Was heute kursiert, findet sich dort bereits anschaulich vorformuliert. An die Stelle der «glücklichen Konsensualität» will Rancière etwas setzen, «was den Gang aufhält». Leider sagt er uns nicht, was denn so schlecht ist am Einvernehmen. Die Theoretiker des Streits, die Apologeten des Kampfs sind publizistisch sehr erfolgreich. Seit Jahren versorgt die belgische «Antipolitikerin» Chantal Mouffe den Theoriemarkt mit links gewendeten Adaptionen der Freund-Feind-Theorie von Carl Schmitt – und sie findet eine beachtliche Resonanz.

Einmal kurz mit der Lichthupe gifteln

Irritierend an der neuen Sehnsucht nach Streit ist, dass das Bedürfnis eigentlich mehr als genug befriedigt sein müsste. Schalten wir die Fernsehnachrichten ein, wird fast nur gestritten. Krieg und Gewalt sind die höchste Eskalationsstufe des Streits. Die Medien berichten davon zur Genüge. Nach den Nachrichten wird in Talkshows fröhlich (und inszeniert) weitergestritten. Und man hat den Eindruck, dass es Menschen gibt, die nur wirklich dann ganz bei sich und bei uns sind, wenn sie streiten. Wenn sie angreifen. Sei es auch nur auf der Autobahn mit der Lichthupe.

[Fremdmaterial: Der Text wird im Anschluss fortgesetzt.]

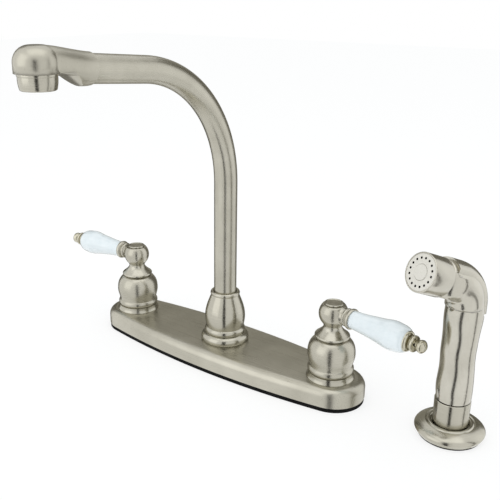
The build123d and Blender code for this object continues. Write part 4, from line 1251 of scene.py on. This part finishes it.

Völlig aus der Zeit gekippt scheint da eine Stelle aus den «Minima Moralia». Adorno skizziert seine Idee von einem gelungenen Leben, und da heisst es: «anstatt unter irrem Zwang auf fremde Sterne einzustürmen . . . auf dem Wasser liegen und friedlich in den Himmel schauen». Einige Jahre nachdem Adorno sein Bild des guten Lebens entworfen hatte, im November 1960, hielt der Politologe Dolf Sternberger in seiner Heidelberger Antrittsvorlesung fest, der Mensch sei ein prinzipiell friedliches und keineswegs ein streitlustiges Wesen. Der Politik, folgerte er, müsse es deshalb darum gehen, den Streit auszuschliessen und den Frieden zu ermöglichen. Damals herrschte der Kalte Krieg. Dies macht das Postulat verständlich. Aber sollte es nicht generell gelten?

Lange Zeit bestimmten konstruktive Begriffe den philosophischen und politischen Diskurs. «Theorie des kommunikativen Handelns», «Gerechtigkeit als Fairness», «Demokratie im Zeitalter der Globalisierung» lauten die Stichworte. Heute wird der Dissens – das «dissoziative» Moment (Mouffe) – zum Paradigma des Politischen erhoben. Warum? Weil es einfacher ist zu zerstören, als trotz allen Differenzen im «Einvernehmen» zu leben?